I have long pondered the concept of proper credentials regarding feltmaking. The topic recently came up on Pat Sparks feltlist .
I work in a variety of media, and have seen this issue come up many times, each craft having its own levels of quality and skill requirements. As an example, the latest arena to come up with a plan on accreditation, is the metal clay world. Metalsmiths have been taken aback by the growth, first scoffing at the idea of comparing their work as metalsmiths to claywork. But over time, even recognized metalsmiths have delved into metal clay due to its ability to create pieces that would be unattainable or laborious using traditional techniques. It grew faster than one could dream and work of every quality has hit the market. They needed to take the time to come up with an accreditation program (they call it the Masters Registry). I think they have done a good job. It is much more complex than the felting world would ever need. The overall concept of requiring applicants to send in pieces to be judged on quality, while also covering a breadth of techniques is a good start. Theirs is a brand new system, that has yet only registered a handful of Masters – time will tell if it is successful, but I have heard a lot of rumblings of people working on applying.
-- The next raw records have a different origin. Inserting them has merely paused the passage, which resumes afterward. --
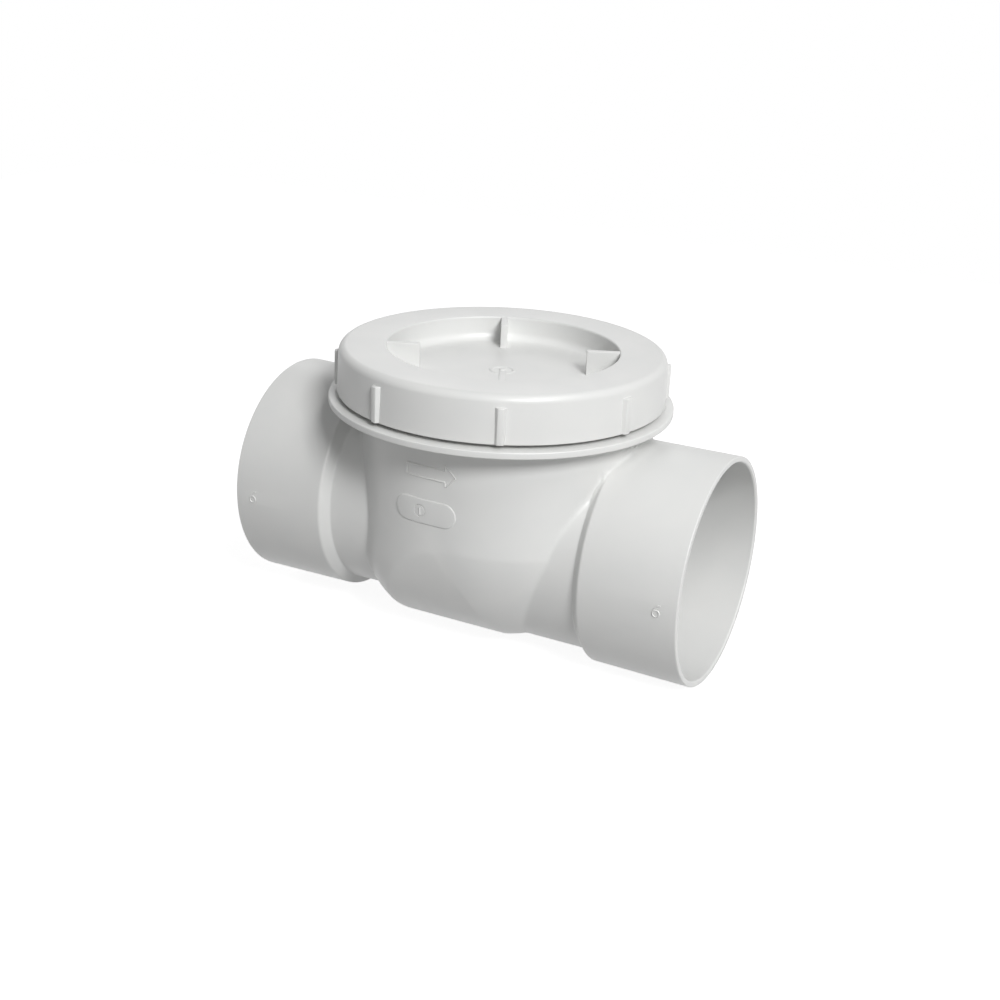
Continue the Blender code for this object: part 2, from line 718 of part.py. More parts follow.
def build_hinge_pin():
    """Steel pin along Y with a groove near each end for its clip."""
    groove_start = EAR_OUTER_Y + GAP / 2
    groove_end = groove_start + CLIP_THICKNESS + GAP
    root = PIN_RADIUS - CLIP_GROOVE_DEPTH
    half = [
        (root, groove_start),
        (root, groove_end),
        (PIN_RADIUS, groove_end),
        (PIN_RADIUS, PIN_HALF_LENGTH - CLIP_GROOVE_DEPTH / 2),
        (PIN_RADIUS - CLIP_GROOVE_DEPTH / 2, PIN_HALF_LENGTH),
        (0.0, PIN_HALF_LENGTH),
    ]
    upper = [(PIN_RADIUS, groove_start), *half]
    lower = [(r, -y) for r, y in reversed(upper)]
    frame = Matrix.Translation(PIN_CENTRE) @ ALONG_Y
    return finish("hinge_pin", turned("pin_turned", lower + upper, frame, SMALL_STEPS), STAINLESS)


def build_pin_clips():
    """A slotted retaining ring in each groove of the pin."""
    middle = EAR_OUTER_Y + GAP + CLIP_THICKNESS / 2
    bore = PIN_RADIUS - CLIP_GROOVE_DEPTH + GAP
    for name, side in (("pin_clip_left", -1), ("pin_clip_right", 1)):
        frame = Matrix.Translation(PIN_CENTRE + Vector((0.0, side * middle, 0.0))) @ ALONG_Y
        half = CLIP_THICKNESS / 2
        ring = turned(
            name + "_turned",
            [(CLIP_RADIUS, half), (CLIP_RADIUS, -half), (bore, -half), (bore, half)],
            frame, SMALL_STEPS,
        )
        slot = block(
            name + "_mouth", (-CLIP_MOUTH / 2, 0.0, -CLIP_THICKNESS),
            (CLIP_MOUTH / 2, 2 * CLIP_RADIUS, CLIP_THICKNESS), frame,
        )
        finish(name, cut(ring, slot), STAINLESS)


def screw_outline(shank, head, head_height, length):
    """Domed head standing on z = 0 and shank below it: the dome is a third of the head."""
    crown = head_height / 3
    slope = math.radians(45)
    return [
        (0.0, head_height),
        (head * math.sin(slope), head_height - crown * (1 - math.cos(slope))),
        (head, head_height - crown),
        (head, 0.0),
        (shank, 0.0),
        (shank, -length + shank / 2),
        (shank / 2, -length),
        (0.0, -length),
    ]


def build_bracket_screws():
    outline = screw_outline(
        BRACKET_SCREW_SHANK, BRACKET_SCREW_HEAD, BRACKET_SCREW_HEAD_HEIGHT,
        BRACKET_SCREW_LENGTH - GAP,
    )
    seat_z = PAD_TOP_Z + GAP + BRACKET_PLATE + GAP
    for name, (x, y) in zip(("bracket_screw_left", "bracket_screw_right"), bracket_screw_places()):
        frame = Matrix.Translation((x, y, seat_z))
        finish(name, turned(name + "_turned", outline, frame, SCREW_STEPS), STAINLESS)


def retainer_screw_frames():
    """Each frame's Z points upstream, out of the screw's head."""
    upstream = Matrix.Rotation(math.radians(-90), 4, "Y")
    for k in range(RETAINER_SCREW_COUNT):
        angle = math.tau * (k + 0.5) / RETAINER_SCREW_COUNT
        spot = Vector((0.0, math.sin(angle), math.cos(angle))) * RETAINER_SCREW_CIRCLE
        yield SEAT_PLACE @ Matrix.Translation(spot) @ upstream


def arm_outline():
    """Side view (n, z) about the pin: the eye, and the rib that runs down the disc's back."""
    back = DISC_BACK - PIN_AHEAD_OF_SEAT
    sunk = back - DISC_THICKNESS / 2
    disc_top = DISC_RADIUS - PIN_ABOVE_SEAT
    rib_reach = DISC_RADIUS - RIB_TO_EDGE
    rib_foot = -PIN_ABOVE_SEAT - rib_reach
    eye = arc((0.0, 0.0), EYE_RADIUS, 0, 250, 16)
    return [
        *eye,
        (sunk, disc_top - DISC_EDGE),
        (sunk, rib_foot),
        (back + RIB_END_HEIGHT, rib_foot),
        (back + RIB_HEIGHT, -PIN_ABOVE_SEAT + rib_reach),
    ]


def build_flapper(carrier):
    """Round plate with two ribbed arms on its back and a boss that centres the gasket."""
    edge = DISC_EDGE
    outline = [
        (0.0, DISC_BACK),
        (DISC_RADIUS - edge, DISC_BACK),
        (DISC_RADIUS, DISC_BACK - edge),
        (DISC_RADIUS, DISC_FACE),
        (BOSS_RADIUS, DISC_FACE),
        (BOSS_RADIUS, GASKET_FACE),
        (0.0, GASKET_FACE),
    ]
    disc = turned("disc_turned", outline, SEAT_PLACE @ ALONG_X, RING_STEPS)
    pin_frame = Matrix.Translation(PIN_CENTRE) @ SEAT_TURN
    upright = Matrix.Rotation(math.radians(90), 4, "X")
    for side in (-1, 1):
        middle = side * (ARM_INNER_Y + ARM_THICKNESS / 2)
        frame = pin_frame @ Matrix.Translation((0.0, middle, 0.0)) @ upright
        join(disc, flat_plate(f"arm_{side}", arm_outline(), ARM_THICKNESS, frame))
    cross_reach = DISC_RADIUS - CROSS_RIB_TO_EDGE
    cross = block(
        "cross_rib",
        (DISC_BACK - DISC_THICKNESS / 2, -cross_reach, -CROSS_RIB_THICKNESS / 2),
        (DISC_BACK + RIB_END_HEIGHT, cross_reach, CROSS_RIB_THICKNESS / 2),
        SEAT_PLACE,
    )
    join(disc, cross)
    reach = ARM_INNER_Y + ARM_THICKNESS + CUT_OVERRUN
    cut(disc, rod("arm_bore", PIN_RADIUS + RUNNING_GAP, -reach, reach, pin_frame @ ALONG_Y))
    bottom = RETAINER_THICKNESS - RETAINER_SCREW_LENGTH
    for k, frame in enumerate(retainer_screw_frames()):
        hole = rod(
            f"disc_hole_{k + 1}", RETAINER_SCREW_SHANK + GAP, bottom - GAP, CUT_OVERRUN, frame,
            SCREW_STEPS,
        )
        cut(disc, hole)
    return finish("flapper_disc", disc, GREY_PVC, carrier)


def build_gasket(carrier):
    """Flat rubber ring that meets the seat."""
    far = GASKET_FACE + GASKET_THICKNESS
    outline = [
        (DISC_RADIUS - DISC_EDGE, far),
        (DISC_RADIUS - DISC_EDGE, GASKET_FACE),
        (GASKET_BORE_RADIUS, GASKET_FACE),
        (GASKET_BORE_RADIUS, far),
    ]
    ring = turned("gasket_turned", outline, SEAT_PLACE @ ALONG_X, RING_STEPS)
    return finish("flapper_gasket", ring, BLACK_RUBBER, carrier)


def build_retainer(carrier):
    """Plate that clamps the gasket's inner edge to the flapper."""
    edge = DISC_EDGE / 2
    outline = [
        (0.0, 0.0),
        (RETAINER_RADIUS, 0.0),
        (RETAINER_RADIUS, -RETAINER_THICKNESS + edge),
        (RETAINER_RADIUS - edge, -RETAINER_THICKNESS),
        (0.0, -RETAINER_THICKNESS),
    ]
    plate = turned("retainer_turned", outline, SEAT_PLACE @ ALONG_X, RING_STEPS)
    for k, frame in enumerate(retainer_screw_frames()):
        hole = rod(
            f"retainer_hole_{k + 1}", RETAINER_SCREW_SHANK + GAP, -CUT_OVERRUN,
            RETAINER_THICKNESS + CUT_OVERRUN, frame, SCREW_STEPS,
        )
        cut(plate, hole)
    return finish("gasket_retainer", plate, GREY_PVC, carrier)


def build_retainer_screws(carrier):
    outline = screw_outline(
        RETAINER_SCREW_SHANK, RETAINER_SCREW_HEAD, RETAINER_SCREW_HEAD_HEIGHT,
        RETAINER_SCREW_LENGTH,
    )
    head_seat = Matrix.Translation((0.0, 0.0, RETAINER_THICKNESS + GAP))
    for k, frame in enumerate(retainer_screw_frames()):
        name = f"retainer_screw_{k + 1}"
        screw = turned(name + "_turned", outline, frame @ head_seat, SCREW_STEPS)
        finish(name, screw, STAINLESS, carrier)


clear_scene()
VALVE = new_collection("backwater_valve")
CUTTERS = new_collection("cutters")

build_valve_body()
build_seat_ring()
build_hinge_bracket()
build_hinge_pin()
build_pin_clips()
build_bracket_screws()

flapper_pivot = pivot("flapper_pivot", Matrix.Translation(PIN_CENTRE) @ SEAT_TURN)
build_flapper(flapper_pivot)
build_gasket(flapper_pivot)
build_retainer(flapper_pivot)
build_retainer_screws(flapper_pivot)

cap_pivot = pivot("cap_pivot", turned_about_cap(0.0))
build_cap_seal(cap_pivot)
build_access_cap(cap_pivot)
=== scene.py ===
"""Looks of a six inch backwater valve: moulded PVC housing, screwed access cap, seat and flapper.

Every length is in metres. X runs with the water from the inlet's mouth, Z points up through
the access cap, and the origin is the middle of the inlet's mouth.
"""

import math

import bmesh
import bpy
import numpy as np
from bpy.props import FloatProperty, FloatVectorProperty, IntProperty, PointerProperty
from bpy.types import Operator, Panel, PropertyGroup
from mathutils import Matrix, Vector


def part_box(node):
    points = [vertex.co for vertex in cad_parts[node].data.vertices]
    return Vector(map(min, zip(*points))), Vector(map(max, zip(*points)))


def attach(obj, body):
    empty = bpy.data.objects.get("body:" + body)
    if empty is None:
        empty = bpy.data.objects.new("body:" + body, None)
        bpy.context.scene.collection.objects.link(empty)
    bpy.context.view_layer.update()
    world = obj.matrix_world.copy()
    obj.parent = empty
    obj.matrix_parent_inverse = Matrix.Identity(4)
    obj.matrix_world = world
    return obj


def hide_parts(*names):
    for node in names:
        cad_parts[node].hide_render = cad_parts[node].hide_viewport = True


bl_info = {
    "name": "Backwater valve",
    "version": (1, 0, 0),
    "blender": (4, 5, 0),
    "location": "View3D > Sidebar > Valve",
    "description": "Builds the pieces of a plastic backwater valve and their finishes",
    "category": "Object",
}

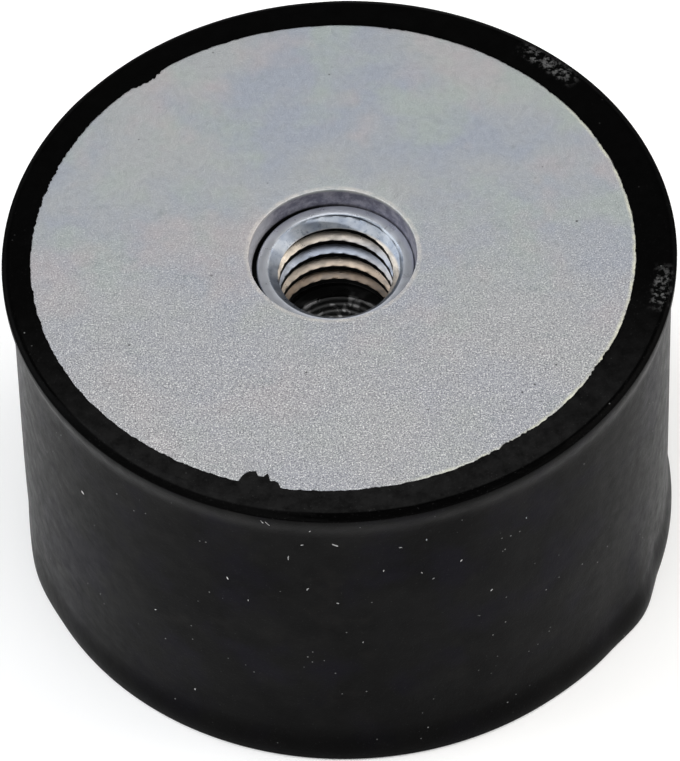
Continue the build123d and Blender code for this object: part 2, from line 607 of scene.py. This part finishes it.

I think the felting world could use something in the same fashion to establish a quality minimum for someone to mark their credentials as an accredited Feltmaker. We have all seen felt sold that is below standard. I must be honest and say that when I first started selling pieces, they were not nearly as well felted as the pieces I make now. I shudder to think about how they have fared. Only time and experience can really teach you what makes good felt. It is in this light that I think we must look at what we hope for from accreditation. A Master class – is, in my opinion not the right way to go. Not everyone can travel to a given location, those who can , may take the class, and still not make good felt. It is not a viable solution, nor available to all.
A system that anyone can apply to is important, regardless of their location, or association affiliations. This should also be an anonymous application such that no biases are formed prior to judging. That is easily done, and exceptionally important. There should be a fee associated with applying. The work of managing the accreditation process is not an easy one, and there needs to be a solid structure behind this behemoth of a task. Once accreditation is issued, there should be an ability to acquire certain items that would be of use to a qualified feltmaker – ie.. labels for your work, information leaflets that talk about felt and your accreditation in the field, logos and website links, discounts at supporting fiber suppliers who could potentially provide financial support to the accreditation system in exchange for advertising etc. My head is absolutely spinning with ideas.
A jury of recognized leaders in the field is needed to establish a groundwork for what constitutes good felt, as well as what techniques are needed to be mastered before one can receive accreditation. This jury would ideally not be judging the style of the pieces submitted, but the quality of the work and knowledge of the craft.
– Is it made with the correct fiber for its purposed use? such as fine wool for shawls, coarse wool for rugs etc..) is it evenly laid out? etc..
Should a series of categories be set out, with applicants having the option of sending in pieces for say 3 out of 5 potential categories? Does this cover enough breadth to establish a skill in the craft? How many pieces are needed? what categories?.. some examples..
– flat pieces with exposed edges – must be even and uniform, no cut edges
– hollow forms (resist project) 3D without sewing (clothing or vessels, purses etc)
– needlefelting – how does this fit in?
Is creativity a requirement?
Does ones own design carry more weight?
Who can judge the beauty of a piece?
Beauty is in the eye of the beholder, but Skill?!?.. well ..felt that looks good is not always good felt.
Is this a job for the IFA? good question.. maybe a topic for the AGM in Italy next year? The fact that there is an annual gathering of some of the world best felters could make for an excellent venue to do a once a year selection to a FeltMaster Registry. My only concern being that one does not need to be a member of the IFA in order to apply for accreditation.
I would very much like to hear people thoughts on this topic. Thank you for taking the time to read mine.
*** an excerpt from my comments on the list regarding this topic added June 17, 2009 ***
Do I consider myself a qualified feltmaker? Would I make the grade being judged by a panel of experts in the field, potentially not… I do not know, it is not for me to say. Quite honestly it would be very intimidating to send my work in. It is in taking these steps that one grows as an artist. One must try in order to succeed (failure? always an option!). But what I would hope for in the experience of applying for the credentials, would be some specific constructive criticism of the work sent in that would allow me to focus on my weaknesses and grow in order to apply again once my skills have evolved.